Monday, May 12, 2014

Bite the Hand That Didn't Feed You

Yesterday, my son's girlfriend's dog Donald bit my sister's hand while she was trying to stop her dog Gracie from biting Donald (whose big dog ear was in the tiny jaws of the petite pup). Mr. Big was not about to take shit from the little lady, but unfortunately my sister's hand was between Donald's retaliatory bite and her little pooch.

Said dog with the big chompers missed a major vein in her hand by a millimeter, but his teeth marks displayed their dental pattern on the top and bottom of her now distressed appendage. With one especially deep tooth penetration, it was an honest to god bona fide dog bite, not a little warning scrap.

At the time, first aid was swiftly administered thanks to my well-stocked medicine cabinet. (I had recently been in a Third World country and had taken a pharmacy with me, luckily with leftovers when I returned). As it was Mother's Day, my sister bravely said something to the effect that this was par for the course, being a mother...

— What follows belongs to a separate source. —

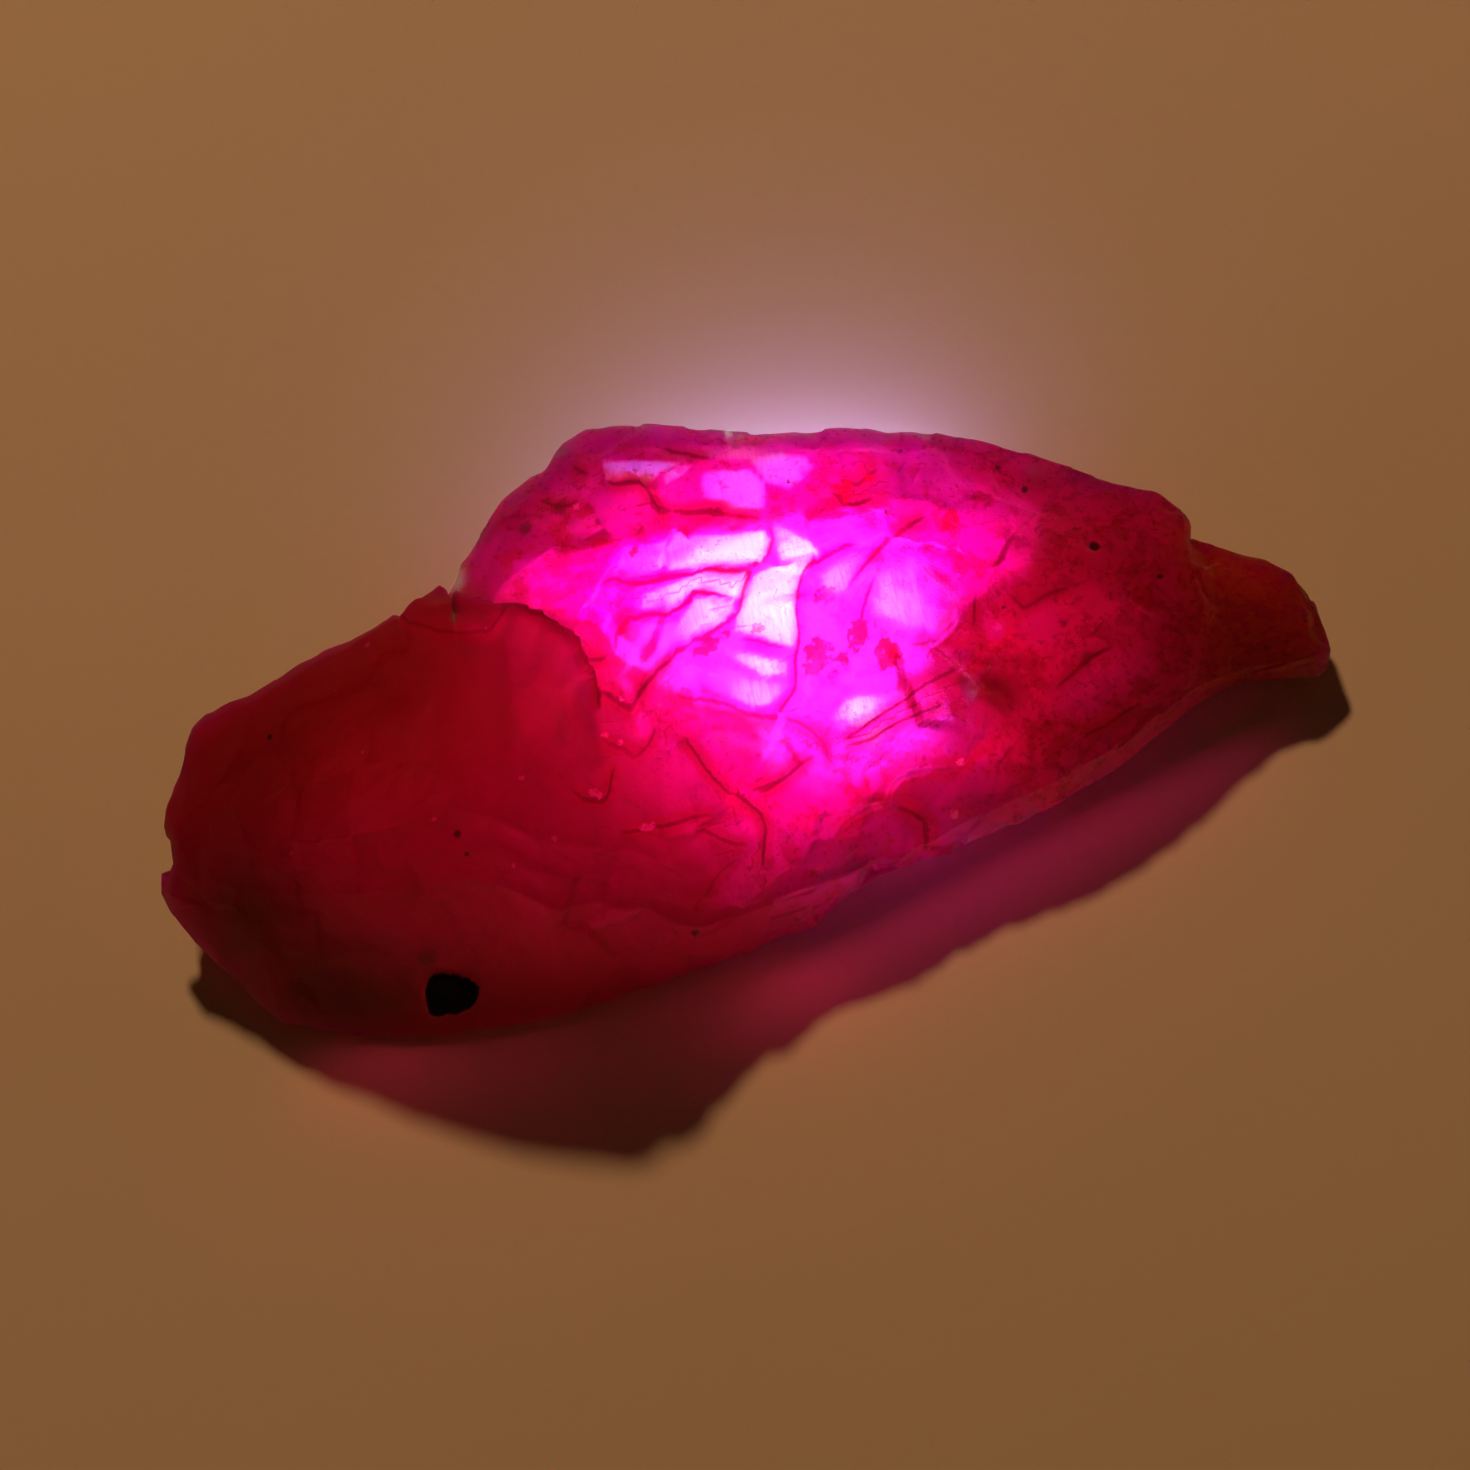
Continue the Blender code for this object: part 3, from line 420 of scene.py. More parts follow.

When trying to analyze the cause of this canine altercation, my son - an astute observer of human and animal behavior - commented that the biting behavior occurred right next to a low table with brie cheese and crackers on it. The super smart little pup was probably aware that Mr. Big could be a competitor for snatching the cheese off the table, although both dogs knew that it was vorbotten. So just in case Donald might make a run for the cheese, Gracie launched a preemptive strike.

If my sister had stuck her hand in the middle of two fighting dogs with a big wad of cheese, you bet they would have chomped the cheese instead of her hand.

The moral of the story: if animalistic behavior overrides civilized behavior, one is likely to bite the hand that didn't feed it.